Another child in the 80s in Washington state.

Most of the camps I went to were 1 week long (though some people did long term, month long things). But no vaguely Indian names - usually named after the lake or stream or mountain range the camp was around.

Your parents would drop you, your clothes, and your sleeping bag off, and then pick you up a week later. It was pretty common - most people spent time at camp at least once… it was not, however, a spur of the moment thing. It was planned way in advance. If mom had gotten sick of me in July, too bad for her if camp wasn’t scheduled until August.

Child of the late 70’s/ early 80s, reporting from Kentucky. We had two weeks of summer camp every year with a youth organization called the Cabbage Patch. I had the time of my young life there. I’m tearing up just thinking about great big gobs of greasy, grimy gopher guts, mutilated monkeys meat…

It’s one of those bizarre camp songs that the 8-11 set love. I know I did. :smiley:

My brother went to Kia Kima too, back in the 80’s.
-Lil

Heck, I went to a summer camp this summer.

good afternoon friends

from deep in the heart of the midwest: i went to summer camp two weeks every year from age 5 to 13. (1958 to 1966) later, as a college kid, i taught archery one summer at the same camp.

I went to lots of camps as a kid.

Every summer I went to Boy Scout Camp at Camp Williams

One summer I went to Philmont Scout Ranch with the Boy Scouts and hiked.

I also went to a Christian Church based camp every summer at Boiling Springs State Park

One of my favorites was The Summitin Manitou Springs, CO.

This was in the late 70’s.
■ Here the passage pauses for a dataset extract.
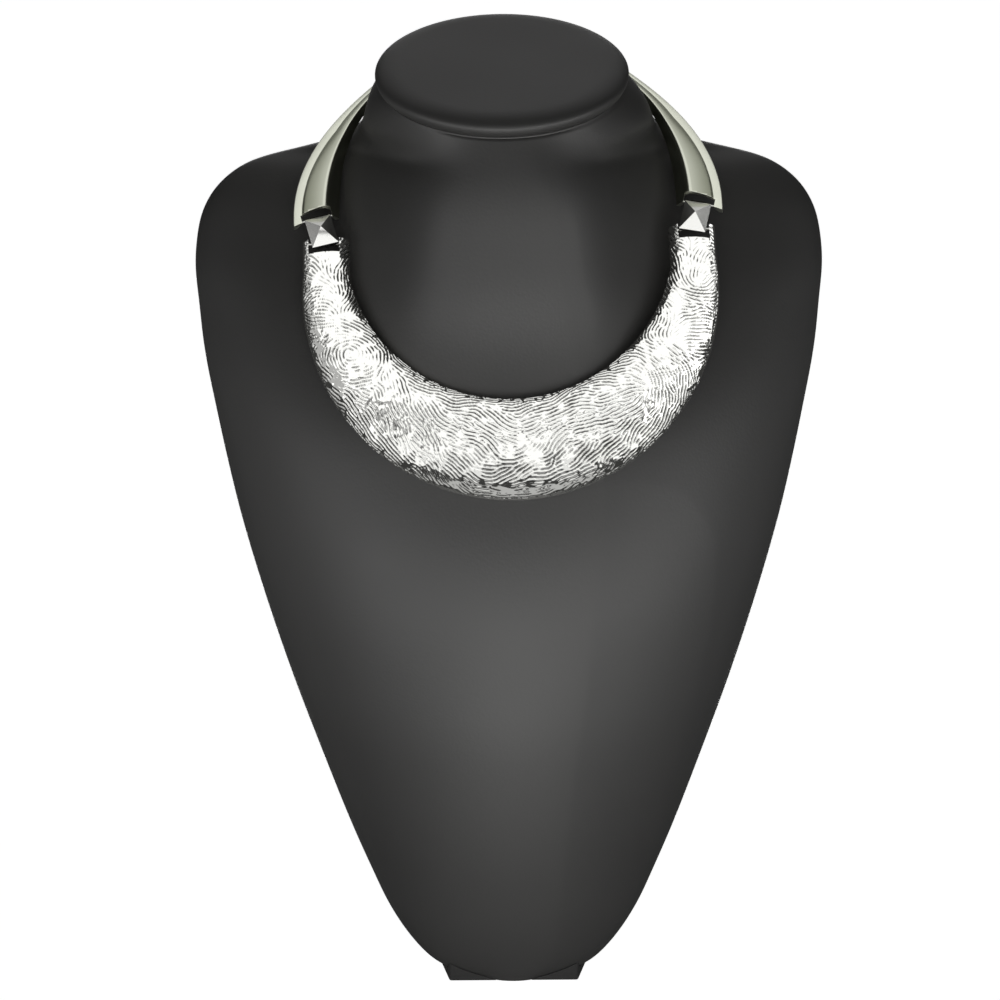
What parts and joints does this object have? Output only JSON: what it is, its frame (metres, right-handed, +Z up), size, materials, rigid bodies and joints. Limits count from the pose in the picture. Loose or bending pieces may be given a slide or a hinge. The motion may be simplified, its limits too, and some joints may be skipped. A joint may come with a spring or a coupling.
{
  "type": "bib collar choker on a neck bust",
  "caption": "Rigid bib collar choker with pyramid hinge links and side bars, closed by a short chain round the neck of a leatherette display bust on a flat foot.",
  "frame": {"origin": "under the middle of the bounding box, on the surface that the bust's foot stands on", "axes": "+Z up; the front of the bust, with the bib, faces -Y; its right side, as seen from the front, is +X"},
  "size_m": [0.2206, 0.1439, 0.3318],
  "materials": {
    "leatherette": "dark charcoal polyurethane leatherette, smooth, with a soft sheen",
    "polished_silver": "polished rhodium-coloured plating over cast zinc",
    "satin_silver": "satin silver plating, slightly warm",
    "chain_steel": "polished nickel-coloured steel wire"
  },
  "bodies": {
    "root": {"bust_body": "leatherette", "neck_cap": "leatherette", "bust_foot": "leatherette", "bib_plate": "polished_silver", "left_link": "polished_silver", "right_link": "polished_silver", "left_front_pin": "chain_steel", "left_rear_pin": "chain_steel", "right_front_pin": "chain_steel", "right_rear_pin": "chain_steel", "left_side_bar": "satin_silver", "right_side_bar": "satin_silver", "chain_link_01": "chain_steel", "chain_link_02": "chain_steel", "chain_link_03": "chain_steel", "chain_link_04": "chain_steel", "chain_link_05": "chain_steel", "clasp": "chain_steel", "chain_link_06": "chain_steel", "chain_link_07": "chain_steel", "chain_link_08": "chain_steel", "chain_link_09": "chain_steel", "chain_link_10": "chain_steel"}
  },
  "joints": []
}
Any chance I saw a future doper out there besides myself?

e3

In the 80’s I went every summer to Girl Scout camp. A week or two - I think some of the programs might have been three, but that’s as long as it got. I knew some people who went to tennis camp or basketball camp, also two or three weeks.

When I was older, I went to nerd-camp enrichment programs - three weeks at Duke for me, although I know people in other parts of the country went elsewhere.